We’re also familiar with that awkward air, the one that sometimes follows a good — usually bad — romp, roll in the hay, scrogg, drill, whatever you’d like to call it. Women have the tendency to want to fill that awkwardness with, well, anything. Unfortunately, what nine times out of 10 they think to fill it with is something about how the deed just did was done, and usually, that short series of adjectives — really sugar-coated descriptors — of the event will harm our big and burly Mr. Sensitive.
So, in hopes of avoiding this potential mood crushing, testosterone slamming event, here’s a list of top 10 tips on what NOT to say in this situation (thank you AOL News):
10. “That was nice.”
Nice? That’s all you can think of to say after…it? Men might be pretty dense most of the time, but I think he’s going to get your drift on this one. Try subbing “amazing,” “incredible” or “great” instead.

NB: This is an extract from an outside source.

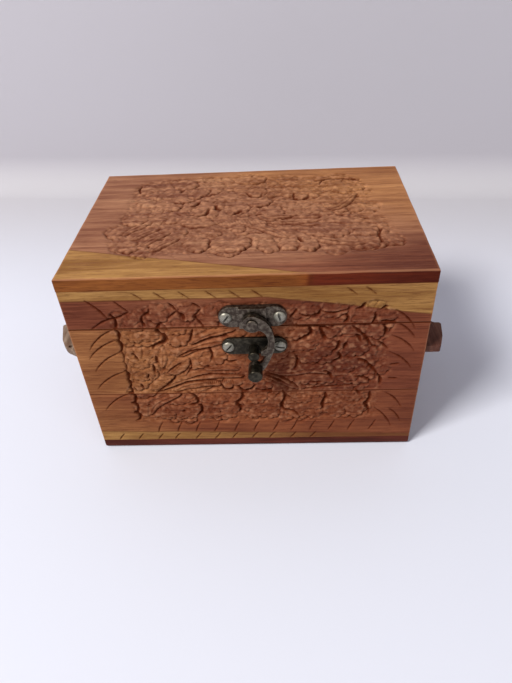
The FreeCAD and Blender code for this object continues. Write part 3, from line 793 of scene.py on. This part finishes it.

9. “Whaddya wanna do now?”
This one just screams, blurts and otherwise shrieks like a wailing siren: BOOORING.
8. “Why’d you stop?”
Yeah. Not good. The only reason a dude would stop in the middle of anything near decent whoopee is…Houston, I think this is your problem.
7. “Are you O.K?”
Do you really have to ask this? See No. 6 again, please.
6. “It’s not you, it’s me!”
Well, it certainly ain’t the dude.
5. “Man, I’m starving.”
This can either imply one of two things: 1) You were thinking about food during the entire bit. 2) Since you were obviously thinking of food, what the heck kind of performance would you call that? Obviously not one good enough to take your mind off your next half of a grapefruit and leaf of lettuce.
4. “Wanna try again?”
Girls, girls, girls. Tsk, tsk, tsk. This one should be pretty apparent. Still don’t see the keyword here? Allow me to lend a hand. TRY. If that isn’t enough of a help, well, I don’t think you’re case is salvageable.
3. “Everyone has an off night.”
See No. 4 again, puh-leeze!
2. “Do you mind if I finish myself?”
In my opinion, this is the worst thing you can say to a guy after the deed been done (sorry for disagreeing, AOL). This says in blaring red neon lights that he just can’t do it for you. What could be worse?
1. “It happens to lots of guys.”
All right. I take it back. This one’s tied with No. 2. The last thing a guy wants to hear after sex is not only that he can’t perform, but that he’s being compared to a bunch of guys who can’t perform.